Cloud computing makes a lot of sense. When you think about all the computational power that is lost Simply because no one is using the system, you begin to see one of the major benefits of cloud computing: more computational power and storage available to more users at a cheaper price point. This idea has deep roots within the history of computation, going as far back as the 1960s with the implementation of time-sharing as a revolution of accessibility to computational power. Timesharing allowed “a central computer to be shared by a large number of users sitting at terminals. Each program in turn is given use of the central processor for a fixed period of time” (Arms). This computational model was efficient when computers were unruly and expensive. Gradually, the minicomputer won out over massive mainframe models, and the personal computer became the de-facto form of computation. However, the benefits of sharing powerful resources are again becoming transparent with the contemporary rise of cloud computational models. For better and worse, cloud computation is contemporarily conglomerated into the “big four:” Google, AWS, IBM, Microsoft.
A positive and negative effect of contemporary cloud computing is the standardization of inputs and outputs that a cloud computing model requires. As Ruparelia says, “to truly deploy a cloud, you need to consider how to standardize your service offerings, make them available through simple portals, track usage and cost information, measure their availability, orchestrate them to meet demand, provide a security framework, provide instantaneous reporting, and have a billing or charging mechanism on the basis of usage“ (Ruparelia, Page 7). This standardization means that users do not have access to full power of the cloud computing system, just a mediated form of it as dictated by the big four companies that create the cloud architecture.
One of the most blatant and obvious negatives of the conglomeration of cloud services is the potential for security breaches and a loss of data privacy. When user data is conglomerated into one database or platform in the cloud (one that has linkable personal identifiable information ready and available), a hacker has a large incentive to steal this data. With the implementation of cloud computing, a hacker doesn’t need to hack hundreds of computers before they stumble upon a juicy target; now, a hacker just needs to pwn a single cloud database to steal thousands of users’ information.
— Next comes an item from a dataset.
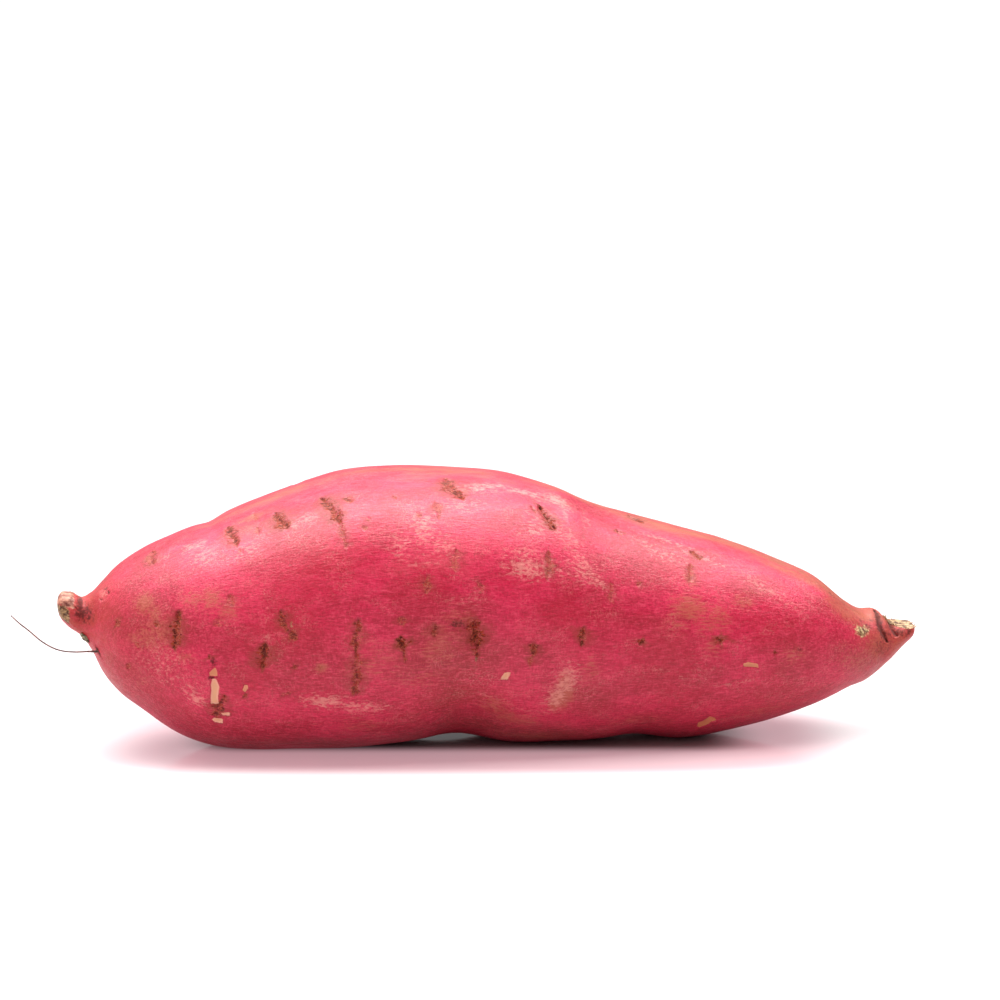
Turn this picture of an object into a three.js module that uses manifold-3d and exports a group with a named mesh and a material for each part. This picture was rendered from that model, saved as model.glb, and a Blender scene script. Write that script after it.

In addition to cloud computing increasing the power and ease of the explicitly malicious actors stealing personal information, conglomerated user data in several cloud platforms – especially cloud platforms that have cross-service terms of service and privacy policies– gives heightened power to collect and sell behavioral data. Most of this data is viewed as payment for free services, but many users do not understand the scope of identification that can occur with such data collection. Having different types of data accessible within a conglomerated cloud service increases the ability and efficacy of corporate surveillance.